The Seven Sisters of Urban Survival (Part IV)
A shelter is any structure that provides you and yours with some degree of protection from that which can be harmful as long as the threat exists. It can be as temporary as the inner halls of a building as a tornado passes nearby, as improvised as a poncho tent, or as well built and more permanent as an actual safe haven underground site.
(Note: I use the term “safe haven” to avoid the negative slant the media has put on such terms as “compounds” “sites” etc.)
What type of shelter you will have available will depend on:
1. Where are you when the event occurs?
2. What kind of warning, if any, did you have?
3. How prepared are you?
WHERE: Most of us need our jobs, so you better have a plan and if possible, your gear. If your idiot boss or company demands you come to work no matter how threatening the weather predictions. Your plan should include the usual events (ice storm, blizzard, possible flash flooding, high winds) along with the less probable but possible ones such as tornados and earthquakes in the areas prone to them.
Along with all of these, there is also the threat of terrorist action, urban unrest, and lone gunmen that will cause you to be ordered by the authorities to shelter-in-place. (SIP) Simply put, you are stuck where you are with what you have. If you have children, you should try to plan for them being in school and having to shelter in place also.
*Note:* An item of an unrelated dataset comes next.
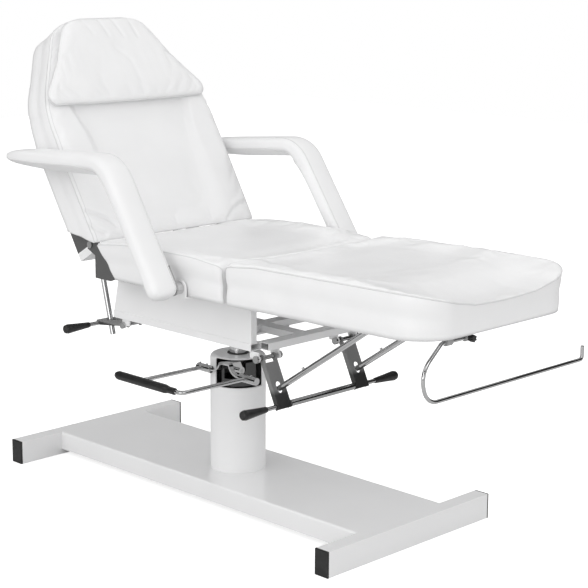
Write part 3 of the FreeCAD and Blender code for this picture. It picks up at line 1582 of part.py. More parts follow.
far_pad, near_pad = both_sides(armrest_pad())
far_core, near_core = both_sides(armrest_core())
export("armrest_pad_far", far_pad)
export("armrest_core_far", far_core)
export("armrest_pad_near", near_pad)
export("armrest_core_near", near_core)
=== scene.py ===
import bpy
import json
import math
import numpy as np
from mathutils import Matrix, Vector


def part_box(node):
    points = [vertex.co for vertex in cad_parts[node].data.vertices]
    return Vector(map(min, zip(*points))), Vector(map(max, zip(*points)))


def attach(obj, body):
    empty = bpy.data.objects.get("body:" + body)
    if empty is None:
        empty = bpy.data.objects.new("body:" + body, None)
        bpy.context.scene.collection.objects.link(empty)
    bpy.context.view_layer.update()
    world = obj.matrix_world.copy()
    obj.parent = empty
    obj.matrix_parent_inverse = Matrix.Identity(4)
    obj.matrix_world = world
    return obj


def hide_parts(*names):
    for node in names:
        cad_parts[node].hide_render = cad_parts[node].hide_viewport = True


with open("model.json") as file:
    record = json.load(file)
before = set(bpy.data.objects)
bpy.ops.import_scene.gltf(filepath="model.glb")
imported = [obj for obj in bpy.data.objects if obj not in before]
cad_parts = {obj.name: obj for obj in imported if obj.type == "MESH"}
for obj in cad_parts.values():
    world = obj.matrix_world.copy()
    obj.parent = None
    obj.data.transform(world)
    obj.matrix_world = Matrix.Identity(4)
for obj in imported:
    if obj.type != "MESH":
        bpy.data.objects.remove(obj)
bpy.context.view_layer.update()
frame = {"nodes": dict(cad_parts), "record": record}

scene = bpy.context.scene
NODES = frame["nodes"]

# Sizes of the chair are millimetres from the column's axis, turned into metres by place().
# Lamps, floor and the scales of the materials are in metres.
low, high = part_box("column_tube")
COLUMN_X = (low.x + high.x) / 2
MM = 0.001


def place(x, y, z):
    return Vector((COLUMN_X + x * MM, y * MM, z * MM))


def place_all(points):
    points = np.asarray(points, float) * MM
    points[:, 0] += COLUMN_X
    return points


# Node helpers, for the materials and the world

def add_node(tree, kind, values=None):
    """New node of a tree, with its unlinked inputs set by name or number."""
    node = tree.nodes.new("ShaderNode" + kind)
    for key, value in (values or {}).items():
        node.inputs[key].default_value = value
    return node


def colour_mix(tree, factor, first, second, blend="MIX"):
    """Colour output that goes from the first colour to the second; each input is a value or an output."""
    node = add_node(tree, "Mix")
    node.data_type = "RGBA"
    node.blend_type = blend
    for key, given in (("Factor", factor), ("A", first), ("B", second)):
        if isinstance(given, bpy.types.NodeSocket):
            tree.links.new(given, node.inputs[key])
        else:
            node.inputs[key].default_value = given
    return node.outputs["Result"]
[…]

If you are in a SIP, or your employer has some kind of emergency plan, your choice may be taken from you. Remember, after the storm passes you will need that job, so you’ll have to go along. Still, use your head and stay away from outside windows and walls, bookcases, file cabinets, or any objects that could come down on you. Under a desk is a fair option. If in a store, try to get away from registers and high dollar value items. If looting starts you want to be hidden around items they don’t care about, like garden tools, which may even provide you with weapons to defend yourself.
WARNING: Some events have warnings (slow moving train wrecks), many do not (bolt out of the blue). And no, preppers don’t live one step away from their bunkers. We go out to movies, shopping, parties, children’s school events, etc. We have a basic plan and some basic gear with us, heed warnings and avoid doing stupid things like those who every winter, go out in the snow without so much as a blanket in their car. That doesn’t end well.
GEAR: But be it work, school or some family outing, you can find yourself in the middle of a mess. That’s where your gear becomes your “ace up your sleeve.” In later articles, we’ll go over the details for everything from a “lunch box” emergency kit you can take to work, to your vehicle “on board bag”. For now, we’ll stick to shelter.
You should have at least a poncho and paracord in your basic bag. If you have to flee from work without any kit, then grab up some large trash bags and any type of strong cord. The outdoor survival folks here can explain any other lean-to’s or improvised shelters from nature.
At home, know when and if you can shelter in place there (hunker down) or leave (bug out). There may be no choice. You may be ordered to evacuate, or your area is too risky to stay in for various reasons. You should always be prepared to leave!! As good as my home is a wildfire or other threats could force us out.
Gear includes any ropes, boards, plywood and tools that you may need to get ready for or help deal with the damage from a major event. It also means the worst case scenario where your safe haven has to be livable in for days, weeks and possibly months.
One last important note, try to avoid as much as possible being scooped up by the National Guard, police or other such well-meaning folks. At the best, this means some kind of FEMA run camp where you have NO control over your life, at the worst this means Katrina, New Orleans and maybe the end of it.